Tulsa, Oklahoma – A financial advisor recently posed a common inquiry about Social Security benefits. The advisor asked whether his 68-year-old client could suspend his Social Security retirement benefit to earn delayed retirement credits. The answer to this question involves several important tax and personal finance considerations for the client.
According to guidance from the Social Security Administration, if an individual has reached full retirement age but is not yet 70, they can request to suspend their retirement benefit payments. By doing so, they will earn delayed retirement credits for each month their benefits are suspended, resulting in a higher benefit payment when they decide to resume them.
The decision to suspend benefit payments should be made after consulting with a financial advisor, and the individual can make a request to suspend payments by contacting the Social Security Administration or submitting a written request. Benefit payments will be automatically reinstated the month the individual reaches age 70, or sooner if they request it prior to that age.
However, there are several factors to consider when contemplating a suspension of retiree benefits. If an individual voluntarily suspends their retirement benefit, others who receive benefits on their record will not be able to receive benefits for the same period that the retiree’s benefits are suspended, with some exceptions for divorced spouses.
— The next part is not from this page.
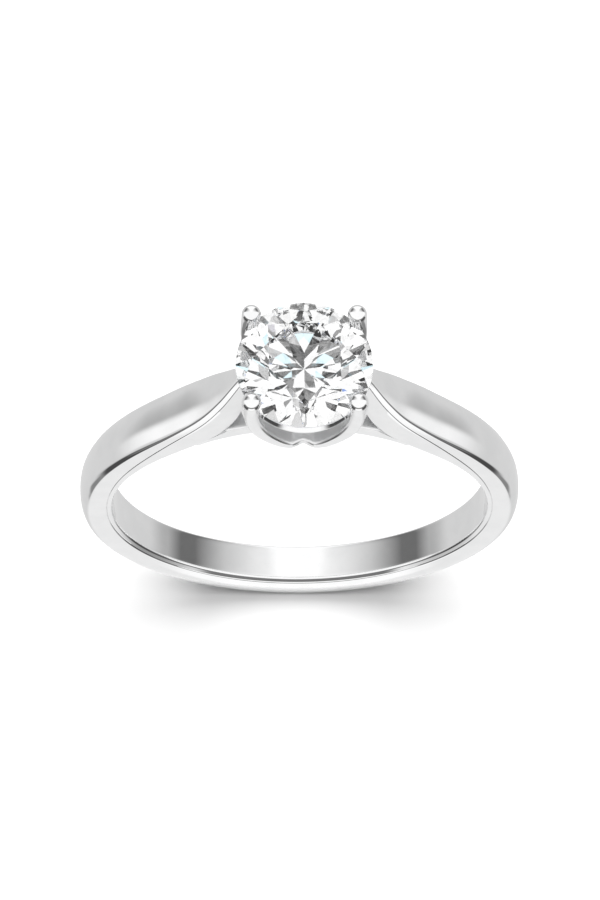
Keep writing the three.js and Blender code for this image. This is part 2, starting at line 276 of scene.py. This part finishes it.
def make_bridge():
    """The thin band under the head. Where the shoulders leave less room it thins out."""
    middle_width, end_width = BRIDGE_HALF_WIDTH
    outlines = []
    for signed in np.linspace(-BRIDGE_END, BRIDGE_END, 81):
        angle = abs(signed)
        room = CURVES[0](angle) + 0.01 if angle >= SHOULDER_TIP else BRIDGE_OUTER
        outer = min(BRIDGE_OUTER, room)
        width = middle_width + (end_width - middle_width) * (angle / BRIDGE_END)**2
        soft = min(BRIDGE_EDGE, (outer - FINGER_RADIUS) * 0.4)
        a, b = np.array([FINGER_RADIUS, width]), np.array([outer, width])
        mid_a, mid_b = np.array([FINGER_RADIUS, 0.0]), np.array([outer, 0.0])
        half = np.concatenate([
            line(mid_a, off(a, mid_a, soft), 5),
            bend(off(a, mid_a, soft), a, off(a, b, soft), 6),
            line(off(a, b, soft), off(b, a, soft), 4),
            bend(off(b, a, soft), b, off(b, mid_b, soft), 6),
            line(off(b, mid_b, soft), mid_b, 5), mid_b[None]])
        outlines.append(mirrored_outline(signed, half[:, 0], half[:, 1]))
    return mesh_object("bridge_band", *loft(outlines), sharp=50)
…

Additionally, Medicare Part B premiums cannot be deducted from suspended benefits, meaning the individual will be billed for such premiums.
Overall, the rules related to suspending Social Security retiree benefits are complex, and it’s important for individuals to seek expert advice from a tax and/or legal advisor when considering this option. Any decision about Social Security benefits should take into account not only the potential for earning delayed retirement credits, but also the impact on family benefits and Medicare considerations.